Gather every line that includes the word "overall", please.

-- begin EXCERPTED DATA --

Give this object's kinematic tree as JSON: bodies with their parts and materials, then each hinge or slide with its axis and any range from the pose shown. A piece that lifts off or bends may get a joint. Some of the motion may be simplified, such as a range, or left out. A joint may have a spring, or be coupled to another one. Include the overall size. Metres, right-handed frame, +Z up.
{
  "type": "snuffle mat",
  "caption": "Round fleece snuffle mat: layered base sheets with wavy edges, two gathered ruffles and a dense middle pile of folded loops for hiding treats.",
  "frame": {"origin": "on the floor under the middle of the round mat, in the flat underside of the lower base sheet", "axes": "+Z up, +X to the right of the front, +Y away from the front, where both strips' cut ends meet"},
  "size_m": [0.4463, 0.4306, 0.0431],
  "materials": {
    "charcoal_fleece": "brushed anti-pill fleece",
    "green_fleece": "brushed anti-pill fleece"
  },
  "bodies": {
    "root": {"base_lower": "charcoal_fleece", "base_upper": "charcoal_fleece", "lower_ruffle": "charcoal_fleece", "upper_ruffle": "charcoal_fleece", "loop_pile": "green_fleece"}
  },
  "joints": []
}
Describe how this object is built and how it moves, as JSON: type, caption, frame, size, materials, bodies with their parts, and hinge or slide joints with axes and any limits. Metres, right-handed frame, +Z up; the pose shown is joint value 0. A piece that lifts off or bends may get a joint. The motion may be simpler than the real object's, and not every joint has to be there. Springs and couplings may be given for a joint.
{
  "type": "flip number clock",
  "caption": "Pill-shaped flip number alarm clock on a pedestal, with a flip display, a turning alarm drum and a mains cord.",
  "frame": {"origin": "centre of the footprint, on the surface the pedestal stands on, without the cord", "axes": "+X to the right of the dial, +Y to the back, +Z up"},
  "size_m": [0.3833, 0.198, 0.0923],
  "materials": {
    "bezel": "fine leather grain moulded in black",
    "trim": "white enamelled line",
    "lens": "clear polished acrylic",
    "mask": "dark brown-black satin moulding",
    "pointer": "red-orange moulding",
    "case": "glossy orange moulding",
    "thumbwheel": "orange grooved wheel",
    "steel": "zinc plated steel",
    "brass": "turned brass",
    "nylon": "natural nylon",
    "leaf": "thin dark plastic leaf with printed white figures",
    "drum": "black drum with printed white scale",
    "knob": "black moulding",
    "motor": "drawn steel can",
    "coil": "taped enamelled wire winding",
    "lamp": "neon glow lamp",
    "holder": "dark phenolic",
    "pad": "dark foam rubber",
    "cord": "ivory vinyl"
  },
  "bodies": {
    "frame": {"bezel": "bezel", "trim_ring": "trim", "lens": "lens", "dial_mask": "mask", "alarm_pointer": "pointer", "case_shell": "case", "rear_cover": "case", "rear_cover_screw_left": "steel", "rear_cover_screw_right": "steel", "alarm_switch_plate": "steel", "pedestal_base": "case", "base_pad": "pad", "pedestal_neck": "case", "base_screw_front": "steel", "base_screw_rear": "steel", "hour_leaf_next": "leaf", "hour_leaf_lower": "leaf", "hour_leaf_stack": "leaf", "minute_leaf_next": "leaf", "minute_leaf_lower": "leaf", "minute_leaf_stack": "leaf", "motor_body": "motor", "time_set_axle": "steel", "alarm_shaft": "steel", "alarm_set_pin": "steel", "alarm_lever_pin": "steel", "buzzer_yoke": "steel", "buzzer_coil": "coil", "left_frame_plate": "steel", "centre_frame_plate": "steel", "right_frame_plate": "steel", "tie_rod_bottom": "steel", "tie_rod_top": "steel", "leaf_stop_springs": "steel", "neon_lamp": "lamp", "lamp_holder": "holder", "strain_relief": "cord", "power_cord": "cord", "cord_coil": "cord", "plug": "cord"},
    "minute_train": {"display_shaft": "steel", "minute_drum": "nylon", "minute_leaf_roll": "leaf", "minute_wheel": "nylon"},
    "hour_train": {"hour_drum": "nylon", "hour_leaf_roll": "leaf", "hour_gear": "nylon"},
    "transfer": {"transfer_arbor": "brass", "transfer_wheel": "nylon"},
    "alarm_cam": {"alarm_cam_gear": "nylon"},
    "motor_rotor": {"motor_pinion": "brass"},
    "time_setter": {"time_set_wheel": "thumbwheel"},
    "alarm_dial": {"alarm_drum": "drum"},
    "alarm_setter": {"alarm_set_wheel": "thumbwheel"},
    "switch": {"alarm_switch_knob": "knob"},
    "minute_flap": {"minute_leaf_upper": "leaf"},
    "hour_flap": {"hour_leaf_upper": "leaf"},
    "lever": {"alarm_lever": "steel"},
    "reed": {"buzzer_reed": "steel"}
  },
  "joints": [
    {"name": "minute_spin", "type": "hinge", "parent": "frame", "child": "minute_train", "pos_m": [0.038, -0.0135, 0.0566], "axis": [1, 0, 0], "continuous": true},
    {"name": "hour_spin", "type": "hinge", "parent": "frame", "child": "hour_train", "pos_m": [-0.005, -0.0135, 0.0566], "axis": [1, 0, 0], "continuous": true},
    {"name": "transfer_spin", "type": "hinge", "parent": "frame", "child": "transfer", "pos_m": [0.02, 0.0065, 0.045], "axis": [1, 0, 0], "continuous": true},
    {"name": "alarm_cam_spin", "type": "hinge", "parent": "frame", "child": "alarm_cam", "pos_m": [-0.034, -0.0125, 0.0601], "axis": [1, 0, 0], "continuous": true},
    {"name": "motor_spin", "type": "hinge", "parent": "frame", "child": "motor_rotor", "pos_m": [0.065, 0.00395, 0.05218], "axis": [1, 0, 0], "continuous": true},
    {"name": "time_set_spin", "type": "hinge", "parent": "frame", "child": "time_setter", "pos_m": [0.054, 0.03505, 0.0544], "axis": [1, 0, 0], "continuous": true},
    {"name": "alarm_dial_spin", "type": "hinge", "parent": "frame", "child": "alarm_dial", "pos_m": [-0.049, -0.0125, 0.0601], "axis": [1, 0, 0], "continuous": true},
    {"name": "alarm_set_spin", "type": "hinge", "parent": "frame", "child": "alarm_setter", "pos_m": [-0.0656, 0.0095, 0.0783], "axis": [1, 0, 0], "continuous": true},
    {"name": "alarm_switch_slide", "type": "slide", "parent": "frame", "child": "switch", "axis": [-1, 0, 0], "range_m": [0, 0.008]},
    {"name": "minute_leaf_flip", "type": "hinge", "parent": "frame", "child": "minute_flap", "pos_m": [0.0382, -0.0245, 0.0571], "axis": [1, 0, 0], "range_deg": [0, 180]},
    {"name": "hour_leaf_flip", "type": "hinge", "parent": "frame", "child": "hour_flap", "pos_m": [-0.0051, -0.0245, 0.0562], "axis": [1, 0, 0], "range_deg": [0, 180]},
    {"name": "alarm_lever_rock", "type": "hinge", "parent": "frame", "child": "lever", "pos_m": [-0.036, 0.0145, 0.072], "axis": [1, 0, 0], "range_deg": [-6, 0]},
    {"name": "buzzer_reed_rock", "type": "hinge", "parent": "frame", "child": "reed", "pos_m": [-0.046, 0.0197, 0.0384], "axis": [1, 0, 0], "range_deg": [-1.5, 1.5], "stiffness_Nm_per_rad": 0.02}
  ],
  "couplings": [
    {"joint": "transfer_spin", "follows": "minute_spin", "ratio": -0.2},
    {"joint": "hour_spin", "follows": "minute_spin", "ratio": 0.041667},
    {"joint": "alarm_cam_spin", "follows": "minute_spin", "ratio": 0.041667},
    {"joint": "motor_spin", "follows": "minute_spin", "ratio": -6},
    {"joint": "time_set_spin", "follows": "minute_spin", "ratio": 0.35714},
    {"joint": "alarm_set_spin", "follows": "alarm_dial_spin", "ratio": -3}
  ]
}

-- end EXCERPTED DATA --
-- begin EXCERPTED DATA --

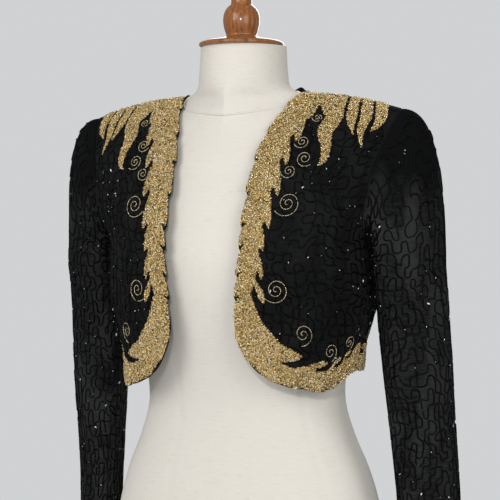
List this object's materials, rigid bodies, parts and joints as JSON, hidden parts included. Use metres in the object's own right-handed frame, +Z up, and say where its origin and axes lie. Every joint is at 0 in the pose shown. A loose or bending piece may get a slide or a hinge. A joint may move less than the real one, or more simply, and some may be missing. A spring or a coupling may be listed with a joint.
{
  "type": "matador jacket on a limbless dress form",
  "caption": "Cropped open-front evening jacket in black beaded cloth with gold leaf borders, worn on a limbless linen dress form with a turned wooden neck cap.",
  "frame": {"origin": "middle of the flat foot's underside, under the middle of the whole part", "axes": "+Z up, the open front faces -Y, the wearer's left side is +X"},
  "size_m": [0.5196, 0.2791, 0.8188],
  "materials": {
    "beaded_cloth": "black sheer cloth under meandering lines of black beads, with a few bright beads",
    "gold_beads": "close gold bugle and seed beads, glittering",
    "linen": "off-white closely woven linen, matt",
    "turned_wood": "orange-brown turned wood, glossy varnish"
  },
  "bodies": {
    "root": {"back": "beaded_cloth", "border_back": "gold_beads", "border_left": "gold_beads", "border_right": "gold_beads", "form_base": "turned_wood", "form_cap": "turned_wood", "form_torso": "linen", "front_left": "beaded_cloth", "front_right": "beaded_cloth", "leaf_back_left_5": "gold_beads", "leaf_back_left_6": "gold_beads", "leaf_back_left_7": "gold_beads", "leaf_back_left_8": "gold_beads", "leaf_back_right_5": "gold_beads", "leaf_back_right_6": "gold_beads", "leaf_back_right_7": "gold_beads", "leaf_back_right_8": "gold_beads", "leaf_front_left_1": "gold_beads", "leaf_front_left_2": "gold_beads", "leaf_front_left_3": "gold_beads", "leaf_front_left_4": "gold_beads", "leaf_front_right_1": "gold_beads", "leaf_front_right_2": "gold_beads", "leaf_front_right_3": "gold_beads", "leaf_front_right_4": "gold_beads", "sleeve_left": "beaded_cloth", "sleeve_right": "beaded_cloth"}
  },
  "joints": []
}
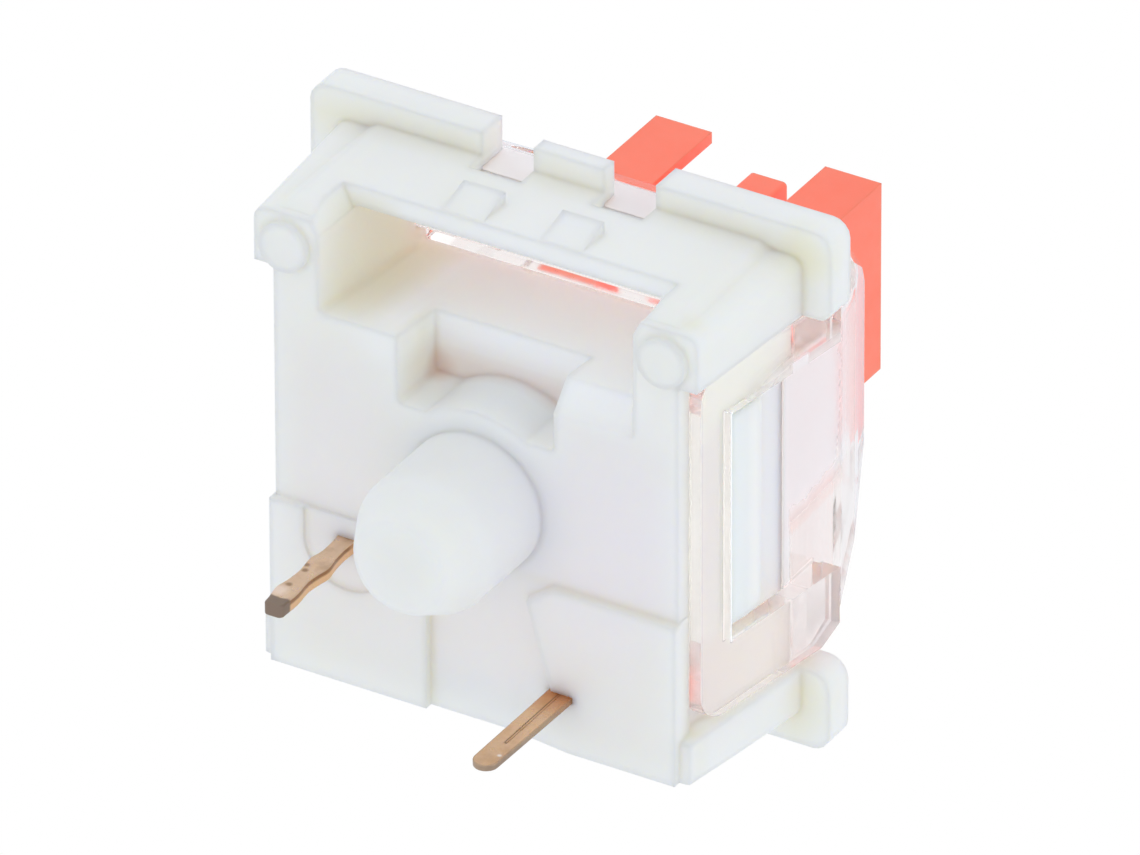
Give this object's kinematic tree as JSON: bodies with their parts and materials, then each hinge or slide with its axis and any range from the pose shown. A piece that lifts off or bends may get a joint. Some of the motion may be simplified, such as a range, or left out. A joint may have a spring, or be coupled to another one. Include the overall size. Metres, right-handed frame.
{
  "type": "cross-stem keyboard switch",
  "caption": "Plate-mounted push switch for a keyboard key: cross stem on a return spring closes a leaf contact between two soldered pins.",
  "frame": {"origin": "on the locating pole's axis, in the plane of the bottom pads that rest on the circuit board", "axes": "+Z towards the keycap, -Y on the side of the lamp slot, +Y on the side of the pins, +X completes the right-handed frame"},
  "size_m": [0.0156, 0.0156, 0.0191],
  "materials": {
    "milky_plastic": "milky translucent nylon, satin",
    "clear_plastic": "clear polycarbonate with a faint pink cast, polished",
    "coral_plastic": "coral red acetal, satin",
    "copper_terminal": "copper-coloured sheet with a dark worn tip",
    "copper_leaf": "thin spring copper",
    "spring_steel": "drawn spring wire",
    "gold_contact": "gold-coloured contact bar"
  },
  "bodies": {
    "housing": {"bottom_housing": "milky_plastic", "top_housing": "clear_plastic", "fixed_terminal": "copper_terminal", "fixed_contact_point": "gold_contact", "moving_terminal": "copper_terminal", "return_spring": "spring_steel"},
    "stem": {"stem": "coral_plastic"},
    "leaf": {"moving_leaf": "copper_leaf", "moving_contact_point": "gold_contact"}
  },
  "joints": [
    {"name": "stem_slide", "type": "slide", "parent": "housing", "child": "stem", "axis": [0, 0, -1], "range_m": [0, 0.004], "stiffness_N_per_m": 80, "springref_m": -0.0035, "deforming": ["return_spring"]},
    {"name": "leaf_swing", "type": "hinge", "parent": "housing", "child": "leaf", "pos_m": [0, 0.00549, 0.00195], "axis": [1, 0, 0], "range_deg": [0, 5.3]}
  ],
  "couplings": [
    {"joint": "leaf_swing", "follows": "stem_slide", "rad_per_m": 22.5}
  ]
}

-- end EXCERPTED DATA --

TASK OUTPUT:
Give this object's kinematic tree as JSON: bodies with their parts and materials, then each hinge or slide with its axis and any range from the pose shown. A piece that lifts off or bends may get a joint. Some of the motion may be simplified, such as a range, or left out. A joint may have a spring, or be coupled to another one. Include the overall size. Metres, right-handed frame, +Z up.
Give this object's kinematic tree as JSON: bodies with their parts and materials, then each hinge or slide with its axis and any range from the pose shown. A piece that lifts off or bends may get a joint. Some of the motion may be simplified, such as a range, or left out. A joint may have a spring, or be coupled to another one. Include the overall size. Metres, right-handed frame.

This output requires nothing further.